Opening to grace is an action, a verb, like loving. Christian faith is not a set of beliefs; it is a way, an action. Christian faith contains a variety of sets of beliefs, tenants and stories, but as Jesus said, it can all be boiled down to the Shema: Love the Lord your God with all your heart, your mind, your strength and your soul, and love your neighbour as yourself: an action, or practice.

The Sundays of September through to Thanksgiving, in many United churches, is called the Season of Creation. Last week, we looked at pictures of some of the world’s most amazing trees (Google the world’s seven most amazing trees). These pictures are an appreciation of God’s world and begs the question, “ How tenaciously do we hold onto core values of life?”

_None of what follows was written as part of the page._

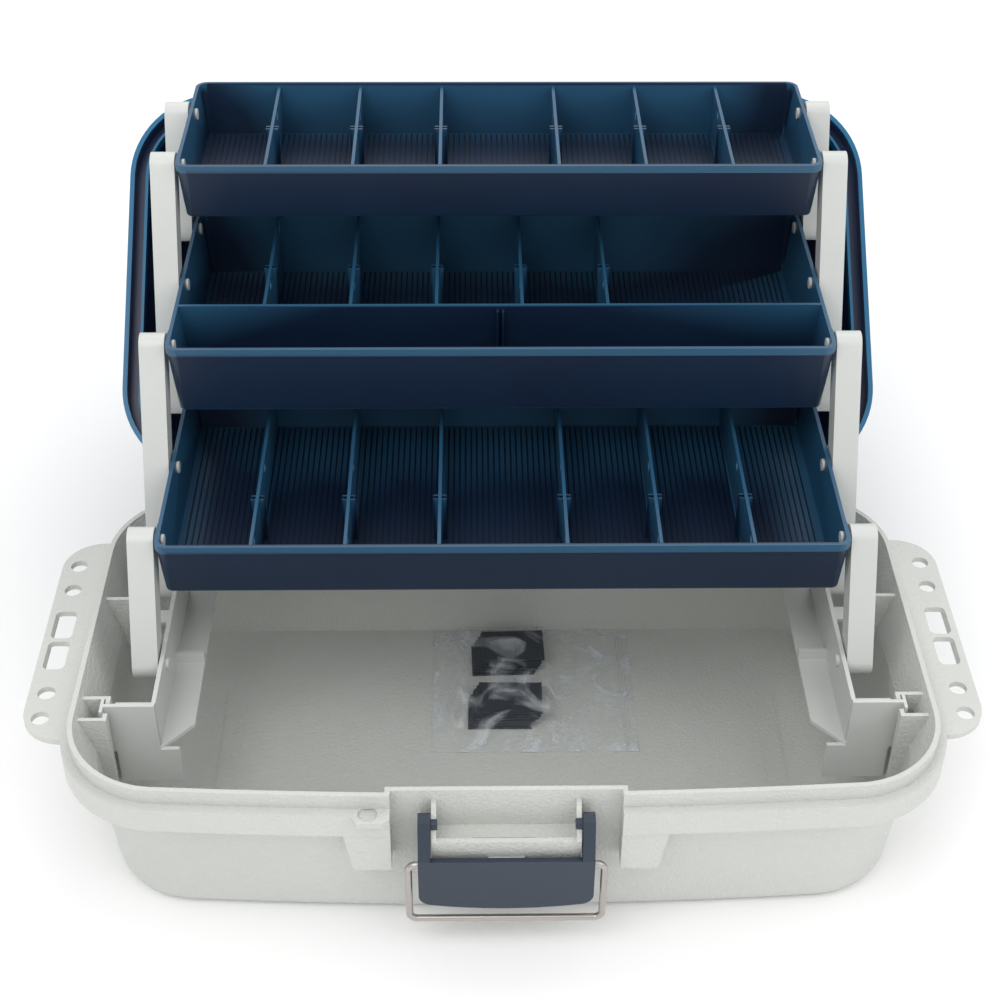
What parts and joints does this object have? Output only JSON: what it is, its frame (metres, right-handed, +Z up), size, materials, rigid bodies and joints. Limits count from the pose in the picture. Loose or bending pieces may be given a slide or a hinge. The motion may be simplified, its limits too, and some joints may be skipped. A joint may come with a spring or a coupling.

The Quaking aspen in Utah, named Pando, has a root system that spans 100 acres and shoots up a forest of trees to form the world’s heaviest organism. The celebrated Montezuma Cypress in Oaxaca, Mexico, is believed to be 2,000 years old. The “Tree of Life” which 100 miles off in the desert all by itself, sends its roots hundreds of feet down to aquifers deep in the Earth.

The persistent and peculiar nature of the growth of various trees can guide us to some of the same meditations as we read in Genesis about being “kin” with all creation. Do we realize our neighbours’ health is connected with ours? Much of the scriptures state that we are "born to search for God,” or to stand in awe of the mystery of life.

Consider the parable of the Tree of Tenere, which died in 1973, a 10-foot acacia estimated to be more than 300 years old. This one tree survived in the desert long after its whole forest of sister trees was buried by desert sands, and 250 miles from any other tree it was struck down by a drunk driver!

Trees reach to the light; they sip all the nurture and goodness around them. There is much to contemplate and learn from trees, from their growth, their sway, their presence, their survival and demise. The growth of trees seems like a seeking of spirit. Do we seek spirit? Or are we careless about how we grow and learn?

Christians muse about being “born of water and the spirit”. What shift would happen in the world if all people, in their moment-to-moment relationships, indulged in a clear recognition of interdependence with trees and all creation? Would we value more what we make from them? Would we use less stuff and recycle more? Would we value all life? Did you and your children talk about or participate in the Climate Change March?

This reflective emphasis on creation in worship is meant to help us shift. How do creation and humans sustain one another? In the church, we allow ourselves to be taught by and incorporate the patterns of nature because we accept that God, “Godness” or goodness is in all things.

We breathe; breathe out; give thanks.

We sing together, words like, “Each icy peak, every patterned shell, the joyous chorus that the dawn foretells, make full the circle of God. Each cosmic hue, every creature’s way, all form the beauty of his vast array, making full the circle of God.”

Go meditate on a tree, touch a tree and consider how we might better respect all of life. An all-encompassing love is what God is about.

Rev. Shelley Stickel-Miles is pastor of Creston’s Trinity United Church.